İşte emekli kıvranıyor ve “çıpa” emekliye üç kuruş fazla verdirmiyor. “Büyük” Ankara mitinginde bir şey söylenemedi, acaba daha “Büyük” İstanbul mitinginde Tayyip bey’in sihirli bir hamlesi olur muydu emekliler için? Ondan beklenirdi çünkü böyle sihirli hamleler…Olmadı maalesef.

Bakıyorum, iktidara yakın medya, umudu “Kürtler”den gelecek bir “jest”e bağlamış. Leyla Zana “Erdoğan artık çözüm sürecini dondurucudan çıkarmalı» dedi ya… Ahmet Türk de “CHP yapamaz. Neden? Derin devleti ikna edemez çünkü. Erdoğan isterse ikna edebilir. Sorunu çözebilirler” diye konuşmuş ya… Ardından iktidar cenahının “Çocuk katili” dahil her şekilde suçladığı Selahattin Demirtaş ve onun cezaevi arkadaşı Selçuk Mızraklı “Hükümet de bugün itibarıyla Sayın Erdoğan şahsında temsil edildiğine göre, bu işin birinci muhatabı Sayın Erdoğan’dır” şeklinde bir açıklama yaptı ya…

Acaba bu açıklamalar 2019’da İmralı’dan mektupla seçim sürecine katılan “Bebek katili” tanımlı Abdullah Öcalan’ın misyonuna denk bir işlev kazanır mı?

Ya da Demirtaş şu son düzlükte Kürtler’e seslenip, “Seçimlere asılın, İmamoğlu sizin neyinize…” gibi bir açıklamayla, iktidarın çok beklediği bir hamleyi yapar mı?

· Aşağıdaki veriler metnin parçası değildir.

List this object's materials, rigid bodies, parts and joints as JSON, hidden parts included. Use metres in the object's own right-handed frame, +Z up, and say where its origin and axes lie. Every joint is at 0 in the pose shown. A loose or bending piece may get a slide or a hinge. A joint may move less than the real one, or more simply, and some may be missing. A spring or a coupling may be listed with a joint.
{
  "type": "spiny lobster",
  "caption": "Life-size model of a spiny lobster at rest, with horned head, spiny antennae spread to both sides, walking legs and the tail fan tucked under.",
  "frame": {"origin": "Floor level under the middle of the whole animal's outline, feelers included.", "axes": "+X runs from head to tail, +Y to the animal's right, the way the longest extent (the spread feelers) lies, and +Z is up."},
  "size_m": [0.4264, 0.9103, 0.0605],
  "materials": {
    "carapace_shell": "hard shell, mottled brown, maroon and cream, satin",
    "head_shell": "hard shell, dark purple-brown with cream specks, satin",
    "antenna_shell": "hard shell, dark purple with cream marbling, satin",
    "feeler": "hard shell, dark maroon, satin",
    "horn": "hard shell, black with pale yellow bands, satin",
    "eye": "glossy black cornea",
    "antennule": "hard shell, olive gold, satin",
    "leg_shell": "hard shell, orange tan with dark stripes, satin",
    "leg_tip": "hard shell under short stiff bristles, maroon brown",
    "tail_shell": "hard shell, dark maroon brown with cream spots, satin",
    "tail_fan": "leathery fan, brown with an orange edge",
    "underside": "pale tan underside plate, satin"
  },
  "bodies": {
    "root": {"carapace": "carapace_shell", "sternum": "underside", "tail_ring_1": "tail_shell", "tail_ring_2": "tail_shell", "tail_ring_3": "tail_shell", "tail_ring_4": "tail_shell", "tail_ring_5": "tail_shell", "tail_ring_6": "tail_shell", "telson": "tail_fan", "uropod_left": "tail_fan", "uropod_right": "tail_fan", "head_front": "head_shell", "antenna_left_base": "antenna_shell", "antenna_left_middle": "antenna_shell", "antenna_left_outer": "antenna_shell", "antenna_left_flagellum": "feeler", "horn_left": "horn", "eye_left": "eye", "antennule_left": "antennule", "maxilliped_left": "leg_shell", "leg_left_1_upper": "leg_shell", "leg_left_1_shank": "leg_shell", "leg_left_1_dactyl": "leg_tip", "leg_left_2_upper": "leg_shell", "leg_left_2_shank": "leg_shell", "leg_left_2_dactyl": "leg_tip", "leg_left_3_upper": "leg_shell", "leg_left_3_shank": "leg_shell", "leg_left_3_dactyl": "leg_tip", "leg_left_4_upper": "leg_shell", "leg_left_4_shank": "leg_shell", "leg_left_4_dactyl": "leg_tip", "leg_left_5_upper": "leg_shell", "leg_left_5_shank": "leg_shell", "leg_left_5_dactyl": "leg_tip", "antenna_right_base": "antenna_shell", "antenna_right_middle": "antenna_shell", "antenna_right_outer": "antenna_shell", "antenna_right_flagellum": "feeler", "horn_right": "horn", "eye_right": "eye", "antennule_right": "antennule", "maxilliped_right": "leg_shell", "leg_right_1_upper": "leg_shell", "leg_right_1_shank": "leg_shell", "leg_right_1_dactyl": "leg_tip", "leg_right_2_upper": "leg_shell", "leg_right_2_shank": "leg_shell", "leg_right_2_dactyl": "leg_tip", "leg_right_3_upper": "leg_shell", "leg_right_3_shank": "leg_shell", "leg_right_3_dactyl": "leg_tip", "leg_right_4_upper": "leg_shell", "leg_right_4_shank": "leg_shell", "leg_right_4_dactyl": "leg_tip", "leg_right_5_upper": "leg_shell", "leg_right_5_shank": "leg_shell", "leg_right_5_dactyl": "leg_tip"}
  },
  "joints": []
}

Acaba bu son düzlükte “Haber değeri var” gerekçesiyle Demirtaş mesela AHaber ekranına, ya da ne bileyim şöyle 30 – 40 ekrana çıkartılıp “Tarafsız olmak Kürtlerin yarınları için hayati önemdedir. Ben ‘Seni başkan yaptırmayacağım’ dedim, başıma gelmeyen kalmadı, siz siz olun İstanbul’da benim gibi bir yanlışlık yapmayın” diye konuşturulur mu? Ne bileyim, Demirtaş böyle konuşur mu? Ya da Öcalan gibi bir mektup yazar mı İstanbul’daki Kürt seçmene?

İstanbul seçimi bu… 31 Mart’ın düğümü… “Bu Ekrem denilen arkadaş” her ne kadar, Kurum’u bir sayıp, “artı 17 bakan” dedikten sonra “Bir de gelecek olan var” diyerek çizdiği büyük rakip tablosu, Cumhurbaşkanı Erdoğan tarafından tamamlandı.

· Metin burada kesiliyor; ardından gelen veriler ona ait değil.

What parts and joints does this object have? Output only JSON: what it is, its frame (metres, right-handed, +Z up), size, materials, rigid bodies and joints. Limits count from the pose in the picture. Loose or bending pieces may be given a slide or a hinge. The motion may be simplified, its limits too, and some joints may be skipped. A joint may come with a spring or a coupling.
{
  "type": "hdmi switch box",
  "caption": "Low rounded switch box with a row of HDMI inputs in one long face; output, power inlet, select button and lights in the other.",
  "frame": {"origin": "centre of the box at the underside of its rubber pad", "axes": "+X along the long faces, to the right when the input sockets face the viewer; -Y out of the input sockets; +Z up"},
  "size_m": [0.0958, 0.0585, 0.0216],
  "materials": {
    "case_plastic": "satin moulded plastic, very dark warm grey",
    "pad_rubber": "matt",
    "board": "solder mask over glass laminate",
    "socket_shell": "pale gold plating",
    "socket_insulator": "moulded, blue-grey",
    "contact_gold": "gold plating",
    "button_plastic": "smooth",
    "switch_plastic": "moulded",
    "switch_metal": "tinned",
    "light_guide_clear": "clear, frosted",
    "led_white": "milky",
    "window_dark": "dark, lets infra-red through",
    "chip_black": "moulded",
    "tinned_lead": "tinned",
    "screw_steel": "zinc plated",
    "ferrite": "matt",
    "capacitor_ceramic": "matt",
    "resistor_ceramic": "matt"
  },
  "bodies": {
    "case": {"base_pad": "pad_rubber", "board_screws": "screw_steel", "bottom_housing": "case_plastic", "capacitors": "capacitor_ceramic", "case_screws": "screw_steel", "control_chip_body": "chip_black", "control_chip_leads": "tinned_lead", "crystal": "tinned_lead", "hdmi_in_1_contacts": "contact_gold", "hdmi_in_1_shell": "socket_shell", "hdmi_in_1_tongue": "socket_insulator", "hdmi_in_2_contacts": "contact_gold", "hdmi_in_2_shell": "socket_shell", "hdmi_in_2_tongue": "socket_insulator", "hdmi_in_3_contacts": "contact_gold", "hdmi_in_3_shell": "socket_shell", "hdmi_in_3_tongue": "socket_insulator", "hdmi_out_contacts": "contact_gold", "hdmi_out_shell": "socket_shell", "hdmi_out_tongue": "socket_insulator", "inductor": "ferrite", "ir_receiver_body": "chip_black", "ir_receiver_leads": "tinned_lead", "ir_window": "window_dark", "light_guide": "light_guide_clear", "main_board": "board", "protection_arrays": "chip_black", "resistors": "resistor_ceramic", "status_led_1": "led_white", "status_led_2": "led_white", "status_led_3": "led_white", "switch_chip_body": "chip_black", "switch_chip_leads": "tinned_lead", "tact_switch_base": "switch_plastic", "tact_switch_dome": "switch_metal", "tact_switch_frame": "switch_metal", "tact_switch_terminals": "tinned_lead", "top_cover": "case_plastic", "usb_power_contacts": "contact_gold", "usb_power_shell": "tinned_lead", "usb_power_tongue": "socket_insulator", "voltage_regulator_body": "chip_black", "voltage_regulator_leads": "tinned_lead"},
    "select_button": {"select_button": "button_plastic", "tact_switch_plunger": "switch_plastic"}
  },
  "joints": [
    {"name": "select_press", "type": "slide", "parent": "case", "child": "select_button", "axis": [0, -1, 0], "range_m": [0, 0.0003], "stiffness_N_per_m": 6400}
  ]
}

Tayyip Bey, belli ki bu bir haftada İstanbul ilçelerini turlayacak. Bu, tam İmamoğlu’nun istediği şey gibi geliyor bana… Cumhurbaşkanı, bakanlar, Cumhur İttifakı, medya tekeli…. Ne rakipmiş bu “Ekrem denen arkadaş” yahu! İmamoğlu kaybetse bile mazereti var. Bir de kazanırsa yandı gülüm karizmalar…

Ah büyük İstanbul mitingi! “İstanbuuul, İstanbuuul” ne yaptın böyle? Ramazan’ın cilvesi mi, emeklinin çilesi mi, Gazze’ye ticaretin öfkesi mi? Nedir meydandaki yarı yarıya düşüşün ardındaki sır? Bu meydana yetişmedi emeklinin aradığı ümit, acaba hangi meydana yetişecek? Ya Erdoğan’ın o meşhur hesaplamasına göre “Emekliye verememek hali” daha çoook uzun zamanlar böyle olacaksa?

Galiba bu seçim başka bir seçim olacak!